Why Mid-Sized Organisations Are More Vulnerable
There is a persistent assumption that IT downtime is predominantly a risk faced by large enterprises. In reality, organisations employing between 20 and 200 people often carry a greater relative exposure.
This is largely driven by structural constraints. Smaller internal IT teams mean limited bandwidth to proactively manage risk or respond at pace when incidents arise. Redundancy and backup infrastructure are frequently less mature, increasing single points of failure.
Many mid-sized organisations are also heavily reliant on cloud platforms and third-party providers, yet without the contractual leverage or in-house expertise to manage those dependencies strategically.
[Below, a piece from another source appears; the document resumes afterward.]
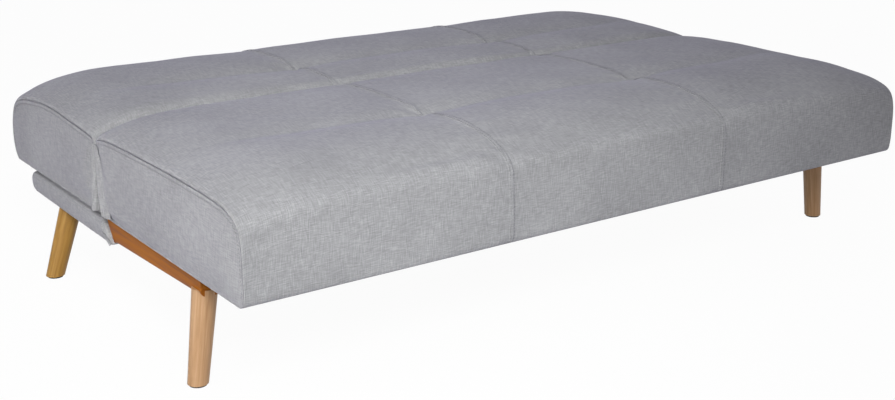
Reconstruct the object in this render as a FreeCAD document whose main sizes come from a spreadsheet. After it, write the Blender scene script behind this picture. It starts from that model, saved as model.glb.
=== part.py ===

Continuity and recovery planning, while recognised as important, are often less formalised or insufficiently tested.
When disruption occurs, recovery can therefore take longer, and the operational impact spreads more quickly across the organisation. In the absence of clear ownership, documented escalation paths and rehearsed recovery procedures, even relatively minor technical issues can escalate into material business interruption.
Reducing the Impact of IT Downtime
While downtime cannot be eliminated entirely, its impact can be significantly reduced through proactive planning and investment.
At a strategic level, organisations should focus on:
- Identifying business-critical systems and processes
- Aligning backup and recovery arrangements with operational priorities
- Regularly testing business continuity and disaster recovery plans
- Ensuring clear roles, responsibilities, and communication during incidents
These decisions should be driven by business risk and commercial impact, not purely technical considerations.
IT Downtime as a Board-Level Concern
As organisations become more digitally dependent, IT downtime increasingly represents a board-level issue. It affects revenue, reputation, compliance, and long-term resilience.
Leadership teams that treat downtime as a business risk — rather than an IT problem — are better positioned to make informed decisions about technology investment, supplier strategy, and risk management.
Understanding the True Cost of IT Downtime
The real cost of IT downtime goes far beyond system availability. It shows up in lost revenue, reduced productivity, damaged trust, and increased operational risk.
For UK organisations in legal services, construction, and asset and investment management, resilience is no longer optional. It is a fundamental requirement for delivering consistent service, meeting stakeholder expectations, and supporting sustainable growth.
Downtime will happen. The difference lies in how prepared the organisation is — and how effectively it can recover without lasting damage.